→ **SET EXERCISE**
Copy each line exactly. Leave nothing out.

→ **GIVEN INFORMATION**
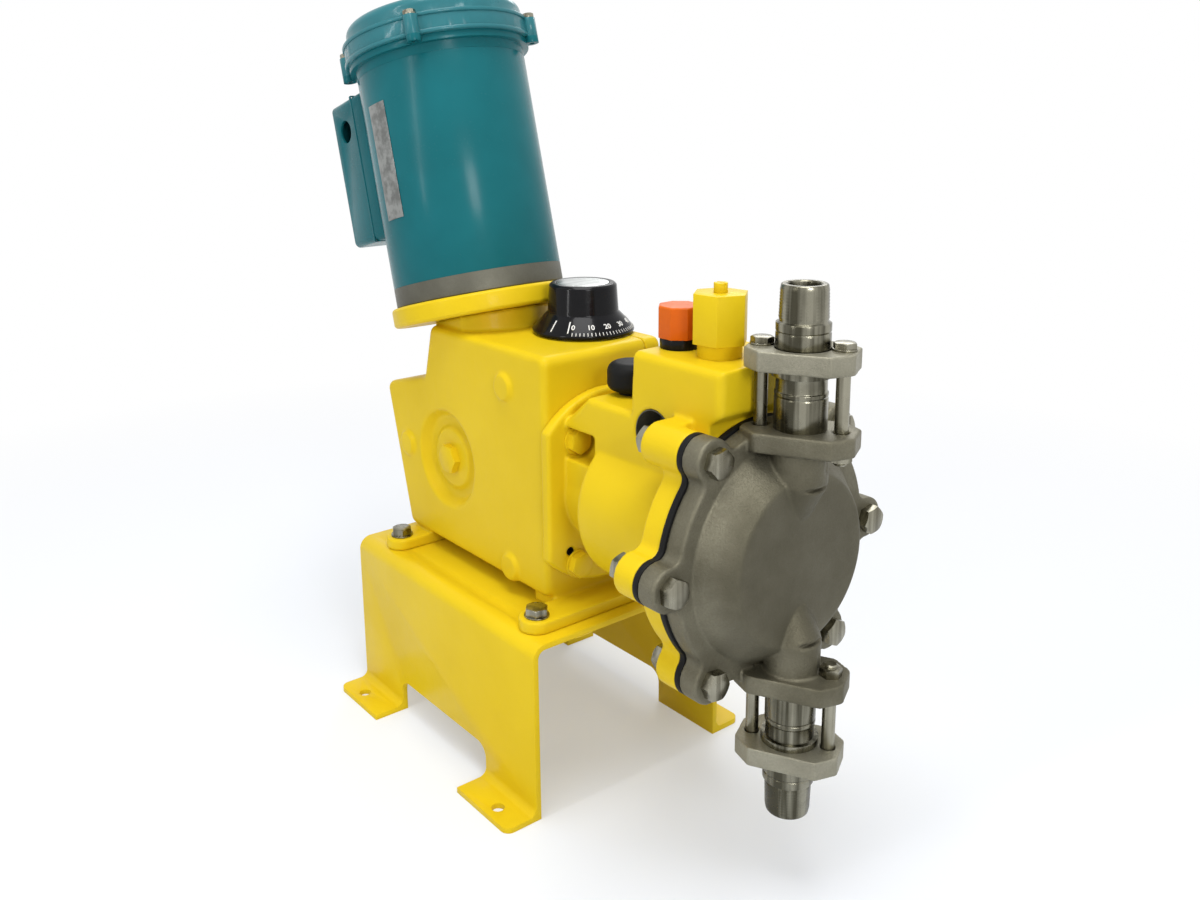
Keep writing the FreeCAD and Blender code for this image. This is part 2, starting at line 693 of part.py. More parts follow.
def make_motor_adapter():
    """Round disc on the neck that the motor's face bolts to."""
    disc = up(ADAPTER_DISC_RADIUS, -ADAPTER_DISC_THICKNESS, 0)
    disc = fillet(disc, 3.5, lambda p, w: abs(p.x * p.x + p.y * p.y - ADAPTER_DISC_RADIUS ** 2) < 1)
    disc = disc.cut(up(NECK_BORE, -ADAPTER_DISC_THICKNESS - 1, 1))
    for x, y in face_bolt_points():
        disc = disc.cut(up(FACE_BOLT_RADIUS + 0.4, -ADAPTER_DISC_THICKNESS - 1, 1, x, y))
        disc = disc.cut(up(SOCKET_RADIUS + 0.6, -ADAPTER_DISC_THICKNESS - 1, -FACE_BOLT_GRIP, x, y))
    return tilted(disc)


def make_face_bolts():
    """Socket screws, sunk in the disc, that hold the motor's face."""
    bolts = []
    seat = -FACE_BOLT_GRIP
    for x, y in face_bolt_points():
        shank = up(FACE_BOLT_RADIUS, seat - 1, END_BELL_HEIGHT - 4, x, y)
        head = up(SOCKET_RADIUS, seat - SOCKET_HEIGHT, seat, x, y)
        key = hexagon(SOCKET_RADIUS, vec(x, y, seat - SOCKET_HEIGHT - 1), vec(x, y, seat - 3))
        bolts.append(tilted(shank.fuse(head).cut(key)))
    return bolts


def make_drive_end_bell():
    bell = up(MOTOR_RADIUS, 0, END_BELL_HEIGHT)
    bell = fillet(bell, 1.5, lambda p, w: p.z < 0.1)
    bell = bell.cut(up(WORM_BEARING_RADIUS, 4, END_BELL_HEIGHT + 1))
    bell = bell.cut(up(WORM_SHAFT_RADIUS + 2, -1, 5))
    for x, y in face_bolt_points():
        bell = bell.cut(up(FACE_BOLT_RADIUS, -1, END_BELL_HEIGHT - 4, x, y))
    return tilted(bell)


def make_motor_frame():
    frame = up_tube(MOTOR_RADIUS, MOTOR_RADIUS - MOTOR_WALL, END_BELL_HEIGHT, FRAME_TOP)
    pad = box(-CONDUIT_SEAT, -MOTOR_RADIUS + 12, -24, 24, CONDUIT_LOW + 40, CONDUIT_HIGH - 40)
    frame = frame.fuse(pad.cut(up(MOTOR_RADIUS - MOTOR_WALL, 0, FRAME_TOP)))
    return tilted(frame)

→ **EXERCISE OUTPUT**
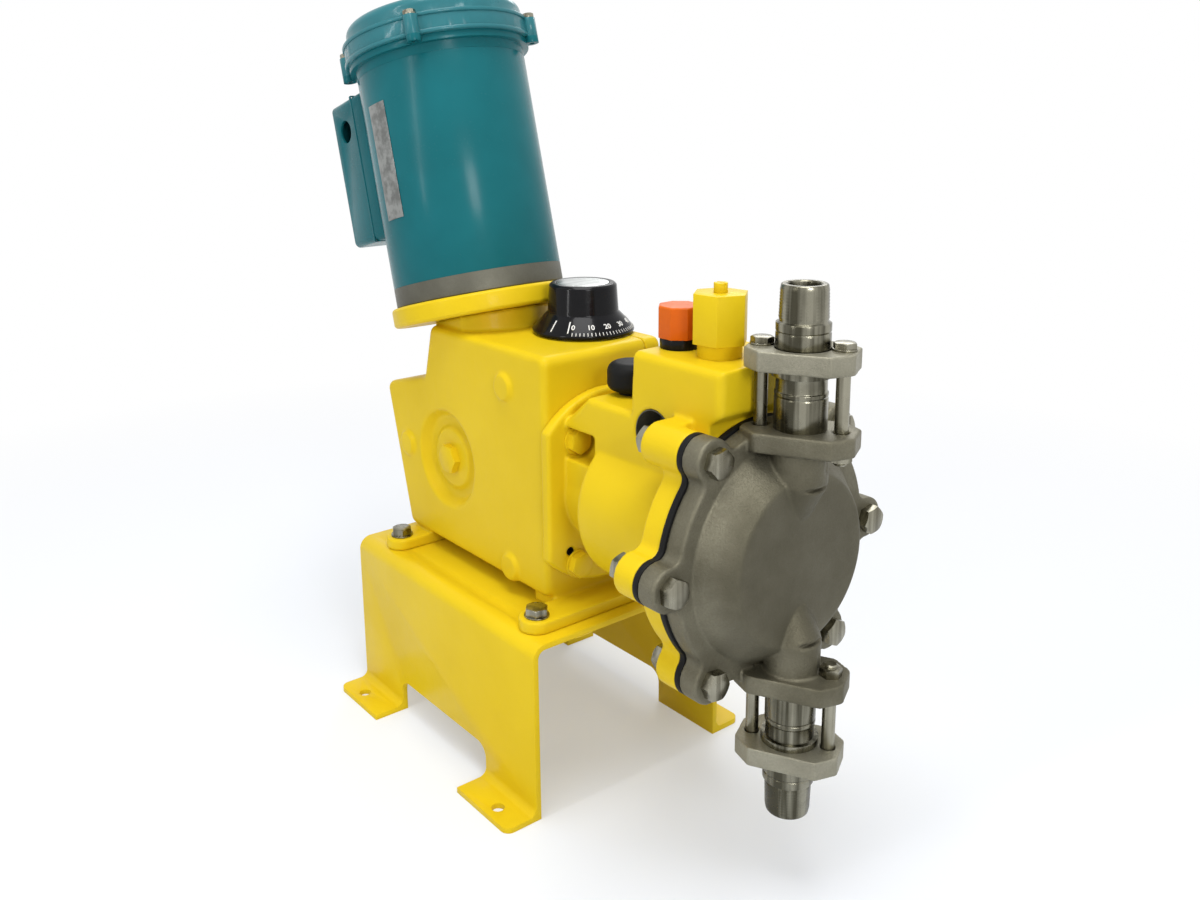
Keep writing the FreeCAD and Blender code for this image. This is part 2, starting at line 693 of part.py. More parts follow.
def make_motor_adapter():
    """Round disc on the neck that the motor's face bolts to."""
    disc = up(ADAPTER_DISC_RADIUS, -ADAPTER_DISC_THICKNESS, 0)
    disc = fillet(disc, 3.5, lambda p, w: abs(p.x * p.x + p.y * p.y - ADAPTER_DISC_RADIUS ** 2) < 1)
    disc = disc.cut(up(NECK_BORE, -ADAPTER_DISC_THICKNESS - 1, 1))
    for x, y in face_bolt_points():
        disc = disc.cut(up(FACE_BOLT_RADIUS + 0.4, -ADAPTER_DISC_THICKNESS - 1, 1, x, y))
        disc = disc.cut(up(SOCKET_RADIUS + 0.6, -ADAPTER_DISC_THICKNESS - 1, -FACE_BOLT_GRIP, x, y))
    return tilted(disc)


def make_face_bolts():
    """Socket screws, sunk in the disc, that hold the motor's face."""
    bolts = []
    seat = -FACE_BOLT_GRIP
    for x, y in face_bolt_points():
        shank = up(FACE_BOLT_RADIUS, seat - 1, END_BELL_HEIGHT - 4, x, y)
        head = up(SOCKET_RADIUS, seat - SOCKET_HEIGHT, seat, x, y)
        key = hexagon(SOCKET_RADIUS, vec(x, y, seat - SOCKET_HEIGHT - 1), vec(x, y, seat - 3))
        bolts.append(tilted(shank.fuse(head).cut(key)))
    return bolts


def make_drive_end_bell():
    bell = up(MOTOR_RADIUS, 0, END_BELL_HEIGHT)
    bell = fillet(bell, 1.5, lambda p, w: p.z < 0.1)
    bell = bell.cut(up(WORM_BEARING_RADIUS, 4, END_BELL_HEIGHT + 1))
    bell = bell.cut(up(WORM_SHAFT_RADIUS + 2, -1, 5))
    for x, y in face_bolt_points():
        bell = bell.cut(up(FACE_BOLT_RADIUS, -1, END_BELL_HEIGHT - 4, x, y))
    return tilted(bell)


def make_motor_frame():
    frame = up_tube(MOTOR_RADIUS, MOTOR_RADIUS - MOTOR_WALL, END_BELL_HEIGHT, FRAME_TOP)
    pad = box(-CONDUIT_SEAT, -MOTOR_RADIUS + 12, -24, 24, CONDUIT_LOW + 40, CONDUIT_HIGH - 40)
    frame = frame.fuse(pad.cut(up(MOTOR_RADIUS - MOTOR_WALL, 0, FRAME_TOP)))
    return tilted(frame)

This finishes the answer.